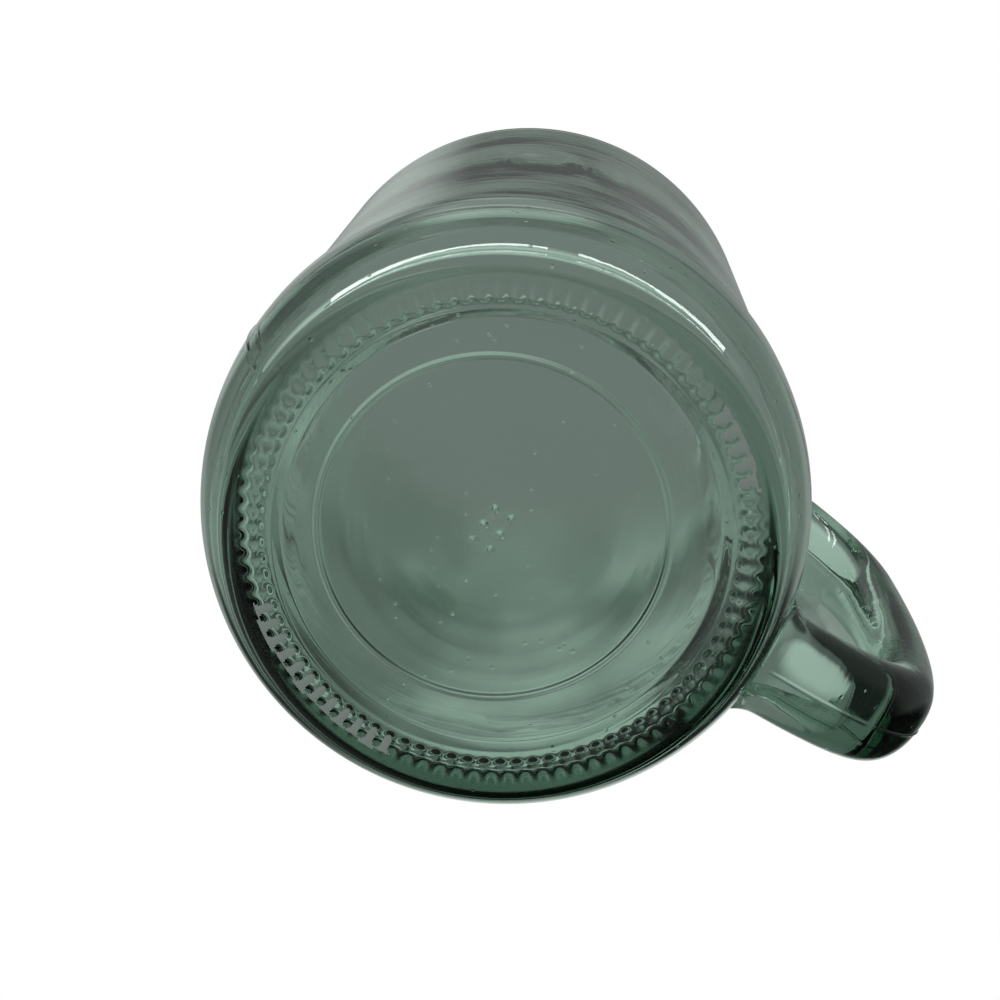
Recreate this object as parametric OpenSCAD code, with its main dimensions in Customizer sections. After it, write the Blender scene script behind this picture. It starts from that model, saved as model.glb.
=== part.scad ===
// Pressed glass stein with one loop handle.
// The axis of the bowl is Z, the rest plane is z = 0 and the handle points along +X.
// The glass is drawn region by region, and every region meets the next one face to face.

/* [Bowl] */
// Height from the rest plane to the top of the rim
height = 141; // [115:1:180]
// Largest diameter, at the belly
belly_d = 90; // [88:0.5:105]
// Diameter just above the shoulder
neck_d = 87; // [76:0.5:88]
// Diameter at the rim
rim_d = 86.4; // [76:0.2:90]
// Thickness of the side wall
wall_t = 3.8; // [2.5:0.1:5]
// Height of the band under the lip
rim_band_h = 5; // [3:0.5:9]

/* [Base] */
// Outer diameter of the bearing ring
bearing_d = 75.4; // [70:0.2:80]
// Height of the inner floor above the rest plane
floor_z = 9; // [6:0.5:14]
// Radius of the foot corner
foot_corner_r = 3; // [2:0.1:5]
// Height where the heel has grown to the belly
heel_top_z = 21; // [16:0.5:30]
// Height of the straight belly above the heel
belly_h = 3; // [1:0.5:10]
// Height over which the shoulder steps in
shoulder_h = 3.4; // [1:0.2:8]
// Width of the oval inner corner between floor and wall
inner_corner_w = 3.6; // [2:0.1:12]
// Height of the oval inner corner
inner_corner_h = 12; // [3:0.5:16]
// Width of the flat between the bars and the hollow
bar_gap = 1.1; // [0.2:0.1:3]
// Depth of the hollow above the bars
hollow_h = 0.7; // [0.2:0.1:2]
// Width of the sloping edge of the hollow
hollow_edge_w = 1.5; // [0.5:0.1:3]

/* [Stippling] */
// Number of radial bars
bar_n = 90; // [40:1:110]
// Width of one bar
bar_w = 1.25; // [0.6:0.05:1.6]
// Length of one bar
bar_l = 3.4; // [1.5:0.1:4]
// Height of the bars and of the bearing ring
bar_h = 0.8; // [0.4:0.05:1.5]
// Width of the smooth bearing ring outside the bars
land_w = 0.7; // [0.4:0.05:1.5]

/* [Mould marks] */
// Diameter of the raised circle under the base
mark_d = 49.8; // [20:0.2:56]
// Width of the raised circle
mark_w = 1.2; // [0.5:0.1:2]
// Height of the raised circle and of the dots
mark_h = 0.35; // [0.2:0.05:0.6]
// How far the circle sits from the axis, away from the handle
mark_shift = 1.4; // [0:0.1:2]
// Diameter of one raised dot
dot_d = 1.3; // [0.6:0.1:2]
// Distance between neighbouring dots
dot_pitch = 2.7; // [2.2:0.1:4]
// Width of the mould seam
seam_w = 0.6; // [0.3:0.05:1]
// Height of the mould seam
seam_h = 0.2; // [0.1:0.05:0.4]

/* [Handle] */
// Distance from the axis of the bowl to the outside of the grip
reach = 83; // [76:0.5:95]
// Width of the handle at the grip
grip_w = 18; // [14:0.5:24]
// Thickness of the handle at the grip
grip_t = 12; // [9:0.5:15]
// Width of the handle at the lower root
low_w = 17; // [14:0.5:24]
// Height of the lower root's centre above the rest plane
low_z = 27; // [20:0.5:40]
// Distance from the rim down to the upper root's centre
top_drop = 19; // [14:0.5:30]
// How much a root grows in width towards the bowl
root_flare_w = 4.5; // [1:0.5:8]
// How much a root grows in thickness towards the bowl
root_flare_t = 5; // [1:0.5:8]
// Distance from the belly to the narrow end of a root
root_l = 8; // [5:0.5:12]

/* [Hidden] */

$fn = 96;
cut_over = 1;
glass = [0.53, 0.65, 0.58];
thick_glass = [0.30, 0.44, 0.37];
mark_glass = [0.66, 0.76, 0.70];

belly_r = belly_d/2;
neck_r = neck_d/2;
rim_r = rim_d/2;
bearing_r = bearing_d/2;
land_in_r = bearing_r - land_w;
shoulder_z = heel_top_z + belly_h;
bar_in_r = land_in_r - bar_l;
hollow_r = bar_in_r - bar_gap - hollow_edge_w;
hollow_z = bar_h + hollow_h;
inner_r = min(belly_r, neck_r) - wall_t;
widest_r = max(belly_r, neck_r, rim_r);
cut_r = max(widest_r, bearing_r + foot_corner_r) + cut_over;

// Foot corner, heel, shoulder and neck: angles and counts of the points that draw them
foot_turn = 55;
arc_steps = 8;
heel_steps = 10;
shoulder_steps = 6;

foot_end = [bearing_r + foot_corner_r*sin(foot_turn), foot_corner_r*(1 - cos(foot_turn))];
heel_bend_z = min(foot_end[1] + abs(belly_r - foot_end[0])*tan(foot_turn), heel_top_z);

function quad(a, b, c, t) = (1 - t)*(1 - t)*a + 2*t*(1 - t)*b + t*t*c;
function smooth(t) = t*t*(3 - 2*t);

// Outside of the glass from the rest plane to the neck, as [radius, height]
foot_pts = [for (i = [0:arc_steps])
    let (a = foot_turn*i/arc_steps)
    [bearing_r + foot_corner_r*sin(a), foot_corner_r*(1 - cos(a))]];
heel_pts = [for (i = [1:heel_steps])
    quad(foot_end, [belly_r, heel_bend_z], [belly_r, heel_top_z], i/heel_steps)];
shoulder_pts = [for (i = [0:shoulder_steps])
    let (t = i/shoulder_steps)
    [belly_r - (belly_r - neck_r)*smooth(t), shoulder_z + shoulder_h*t]];
outer_pts = concat(foot_pts, heel_pts, shoulder_pts);

// Round lip, from the outside over the top to the inside
lip_r = wall_t/2;
lip_pts = [for (i = [0:2*arc_steps])
    let (a = 90*i/arc_steps)
    [rim_r - lip_r + lip_r*cos(a), height - lip_r + lip_r*sin(a)]];

// Inside of the bowl from the wall down to the flat floor
inner_pts = [for (i = [0:arc_steps])
    let (a = 90*i/arc_steps)
    [inner_r - inner_corner_w + inner_corner_w*cos(a), floor_z + inner_corner_h*(1 - sin(a))]];

// Underside from the axis out to the bearing ring
under_pts = [[0, hollow_z], [hollow_r, hollow_z], [hollow_r + hollow_edge_w, bar_h],
             [land_in_r, bar_h], [land_in_r, 0]];

// Half section of all the glass that turns about the axis
module section() {
    polygon(concat(outer_pts, lip_pts, inner_pts, [[0, floor_z]], under_pts));
}

// Outside of the glass from the rest plane to the lip
skin_pts = concat(outer_pts, [[rim_r, height - lip_r]]);

// The bowl and base as one filled body
module filled() {
    rotate_extrude()
        polygon(concat(skin_pts, [[0, height - lip_r], [0, 0]]));
}

// The turned glass between two heights
module band(z0, z1) {
    rotate_extrude()
        intersection() {
            section();
            translate([0, z0]) square([cut_r, z1 - z0]);
        }
}

module bowl() {
    color(glass) band(floor_z, height - rim_band_h);
}

module base() {
    color(thick_glass) band(bar_h, floor_z);
}

module bearing_ring() {
    color(mark_glass) band(0, bar_h);
}

module rim() {
    color(glass) band(height - rim_band_h, height);
}

// One radial bar, round at its inner end and closed by the bearing ring at its outer end
module bar_outline() {
    translate([bar_in_r + bar_w/2, -bar_w/2]) square([bar_l - bar_w/2 + land_w/2, bar_w]);
    translate([bar_in_r + bar_w/2, 0]) circle(d = bar_w, $fn = 24);
}

module stipple_bars() {
    color(mark_glass)
        linear_extrude(bar_h)
            intersection() {
                circle(r = land_in_r);
                for (i = [0:bar_n - 1])
                    rotate(360*i/bar_n) bar_outline();
            }
}

// Raised circle under the base
module mark_ring() {
    top_w = mark_w/2;
    color(mark_glass)
        translate([-mark_shift, 0, hollow_z])
            rotate_extrude()
                polygon([[mark_d/2 - mark_w/2, 0], [mark_d/2 - top_w/2, -mark_h],
                         [mark_d/2 + top_w/2, -mark_h], [mark_d/2 + mark_w/2, 0]]);
}

// Plain raised dots in the middle of the hollow, in two rows
dot_rows = 2;
dot_cols = 3;
module mould_dots() {
    color(mark_glass)
        for (i = [0:dot_cols - 1], j = [0:dot_rows - 1])
            translate([dot_pitch*(j - (dot_rows - 1)/2) - mark_shift, dot_pitch*(i - (dot_cols - 1)/2),
                       hollow_z - mark_h])
                cylinder(d = dot_d, h = mark_h, $fn = 24);
}

// Centre line of the handle. Each point is a share of the way from the widest body to the grip centre,
// and a share of the way from the lower root's height to the upper root's height.
grip_x = reach - grip_t/2;
top_z = height - top_drop;
low_arm_shares = [[-0.1, 0], [0.24, 0.02], [0.75, 0.04], [0.92, 0.19]];
grip_shares = [[0.92, 0.19], [1.02, 0.33], [1.02, 0.56], [0.96, 0.77]];
top_arm_shares = [[0.96, 0.77], [0.9, 0.95], [0.5, 1.02], [-0.1, 1]];
arm_steps = 14;

function at_share(s) = [widest_r + (grip_x - widest_r)*s[0], low_z + (top_z - low_z)*s[1]];
function cubic(q, t) = pow(1 - t, 3)*q[0] + 3*t*pow(1 - t, 2)*q[1] + 3*t*t*(1 - t)*q[2] + pow(t, 3)*q[3];
function cubic_pts(shares, first) =
    let (q = [for (s = shares) at_share(s)])
    [for (i = [first:arm_steps]) cubic(q, i/arm_steps)];

// The line starts and ends inside the wall, so that the roots always reach the bowl
root_in_x = inner_r - wall_t;
path = concat([[root_in_x, low_z]], cubic_pts(low_arm_shares, 0), cubic_pts(grip_shares, 1),
              cubic_pts(top_arm_shares, 1), [[root_in_x, top_z]]);
last = len(path) - 1;
function unit(v) = v/norm(v);
function along(i) = unit(path[min(i + 1, last)] - path[max(i - 1, 0)]);
function outward(i) = [along(i)[1], -along(i)[0]];

// First and last ring of the free part of the handle: the first ones clear of both roots
root_end_x = widest_r + root_l;
first_free = min([for (i = [0:last]) if (path[i][0] >= root_end_x) i]);
last_free = max([for (i = [0:last]) if (path[i][0] >= root_end_x) i]);

// How far a ring lies inside a root, from 0 at its narrow end to 1 at the belly and past it
function into_root(i) = min(1.5, max(0, (root_end_x - path[i][0])/root_l));
function flare(i) = pow(into_root(i), 2);
function ring_w(i) = low_w + (grip_w - low_w)*min(1, max(0, (i - first_free)/arm_steps)) + root_flare_w*flare(i);
function ring_t(i) = grip_t + root_flare_t*flare(i);

// Cross section: a rounded oval with a flat facet in the middle of its outside
side_n = 28;
oval_power = 2/2.3;
function bend(v) = sign(v)*pow(abs(v), oval_power);
function ring(i) = [for (k = [0:side_n - 1])
    let (a = 360*(k + 0.5)/side_n, n = bend(sin(a))*ring_t(i)/2)
    [path[i][0] + outward(i)[0]*n, bend(cos(a))*ring_w(i)/2, path[i][1] + outward(i)[1]*n]];

// Skin over a row of rings that have the same number of points
module skin(rings) {
    n = len(rings[0]);
    m = len(rings);
    points = [for (r = rings) each r];
    sides = [for (i = [0:m - 2], k = [0:n - 1], half = [0, 1])
        let (a = i*n + k, b = i*n + (k + 1) % n)
        half == 0 ? [a, b, b + n] : [a, b + n, a + n]];
    ends = [[for (k = [n - 1:-1:0]) k], [for (k = [0:n - 1]) (m - 1)*n + k]];
    polyhedron(points, concat(sides, ends));
}

module handle() {
    color(glass) skin([for (i = [first_free:last_free]) ring(i)]);
}

module handle_lower_root() {
    color(thick_glass)
        difference() {
            skin([for (i = [0:first_free]) ring(i)]);
            filled();
        }
}

module handle_upper_root() {
    color(thick_glass)
        difference() {
            skin([for (i = [last_free:last]) ring(i)]);
            filled();
        }
}

// Fine seam down the middle of the handle's outside, on the flat facet
facet_share = bend(cos(180/side_n));
module handle_seam() {
    color(mark_glass)
        skin([for (i = [first_free:last_free])
            let (low = facet_share*ring_t(i)/2, high = low + seam_h)
            [for (q = [[seam_w/2, low], [seam_w/4, high], [-seam_w/4, high], [-seam_w/2, low]])
                [path[i][0] + outward(i)[0]*q[1], q[0], path[i][1] + outward(i)[1]*q[1]]]]);
}

// Seams on the bowl: one opposite the handle, one inside the handle's loop and one below it
module seam_strip(x0, z0, z1) {
    back = [for (i = [len(skin_pts) - 1:-1:0]) skin_pts[i]];
    intersection() {
        rotate_extrude($fn = 288)
            polygon(concat([for (p = skin_pts) p + [seam_h, 0]], back));
        translate([x0, -seam_w/2, z0]) cube([cut_r, seam_w, z1 - z0]);
    }
}

root_half_t = (grip_t + root_flare_t)/2;
module body_seams() {
    band_z = height - rim_band_h;
    color(mark_glass) {
        seam_strip(-cut_r, foot_corner_r, band_z);
        seam_strip(0, low_z + 2*root_half_t, top_z - 2*root_half_t);
        seam_strip(0, foot_corner_r, low_z - root_half_t - seam_w);
    }
}

bowl();
base();
bearing_ring();
stipple_bars();
rim();
handle();
handle_lower_root();
handle_upper_root();
mark_ring();
mould_dots();
body_seams();
handle_seam();
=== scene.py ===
# %% [markdown]
# A pressed glass stein, seen from below. The real one is a single gob of green glass that a plunger pressed
# into an iron mould, so everything on it has soft edges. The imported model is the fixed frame. Its nodes are
# the formed regions of that glass, and each of them gets a finer twin here, in the same place.

# %% Load the frame
import bpy
import bmesh
import math
import random
from mathutils import Matrix, Vector, noise


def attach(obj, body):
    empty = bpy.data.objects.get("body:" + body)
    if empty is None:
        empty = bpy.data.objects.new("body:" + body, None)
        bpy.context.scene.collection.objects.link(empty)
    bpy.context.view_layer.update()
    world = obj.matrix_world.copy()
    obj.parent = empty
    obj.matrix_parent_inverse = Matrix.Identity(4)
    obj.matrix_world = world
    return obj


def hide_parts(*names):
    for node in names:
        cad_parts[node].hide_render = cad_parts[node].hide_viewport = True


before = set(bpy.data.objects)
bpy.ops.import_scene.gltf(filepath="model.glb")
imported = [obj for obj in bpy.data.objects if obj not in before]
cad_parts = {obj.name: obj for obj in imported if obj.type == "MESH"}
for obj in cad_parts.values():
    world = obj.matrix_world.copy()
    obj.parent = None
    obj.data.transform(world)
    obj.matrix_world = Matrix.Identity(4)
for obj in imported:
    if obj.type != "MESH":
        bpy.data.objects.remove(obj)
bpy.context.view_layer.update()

# %% [markdown]
# Blender works in metres, and a stein is measured in millimetres. The sizes below repeat those of the part's
# source, so that every surface falls where the frame has it. The outside of the glass is one line of points
# from the rest plane to the lip: an arc at the foot, a long curve for the heel, a short straight belly, a
# low shoulder and a nearly straight wall.

# %% Sizes and the line of the outside
MM = 0.001
HEIGHT, LIP_R = 141.0, 1.9
BELLY_R, NECK_R, RIM_R, INNER_R = 45.0, 43.5, 43.2, 39.7
BELLY_LOW, BELLY_HIGH, SHOULDER_H = 21.0, 24.0, 3.4
BEARING_R, FOOT_R, FOOT_END = 37.7, 3.0, -35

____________

→ What needs to be done: From the listing above, output exactly the run of lines that starts with the line containing "root_half_t = (grip_t + root_flare_t)/2;" and ends with the line containing "imported = [obj".

→ Written reply:
root_half_t = (grip_t + root_flare_t)/2;
module body_seams() {
    band_z = height - rim_band_h;
    color(mark_glass) {
        seam_strip(-cut_r, foot_corner_r, band_z);
        seam_strip(0, low_z + 2*root_half_t, top_z - 2*root_half_t);
        seam_strip(0, foot_corner_r, low_z - root_half_t - seam_w);
    }
}

bowl();
base();
bearing_ring();
stipple_bars();
rim();
handle();
handle_lower_root();
handle_upper_root();
mark_ring();
mould_dots();
body_seams();
handle_seam();
=== scene.py ===
# %% [markdown]
# A pressed glass stein, seen from below. The real one is a single gob of green glass that a plunger pressed
# into an iron mould, so everything on it has soft edges. The imported model is the fixed frame. Its nodes are
# the formed regions of that glass, and each of them gets a finer twin here, in the same place.

# %% Load the frame
import bpy
import bmesh
import math
import random
from mathutils import Matrix, Vector, noise


def attach(obj, body):
    empty = bpy.data.objects.get("body:" + body)
    if empty is None:
        empty = bpy.data.objects.new("body:" + body, None)
        bpy.context.scene.collection.objects.link(empty)
    bpy.context.view_layer.update()
    world = obj.matrix_world.copy()
    obj.parent = empty
    obj.matrix_parent_inverse = Matrix.Identity(4)
    obj.matrix_world = world
    return obj


def hide_parts(*names):
    for node in names:
        cad_parts[node].hide_render = cad_parts[node].hide_viewport = True


before = set(bpy.data.objects)
bpy.ops.import_scene.gltf(filepath="model.glb")
imported = [obj for obj in bpy.data.objects if obj not in before]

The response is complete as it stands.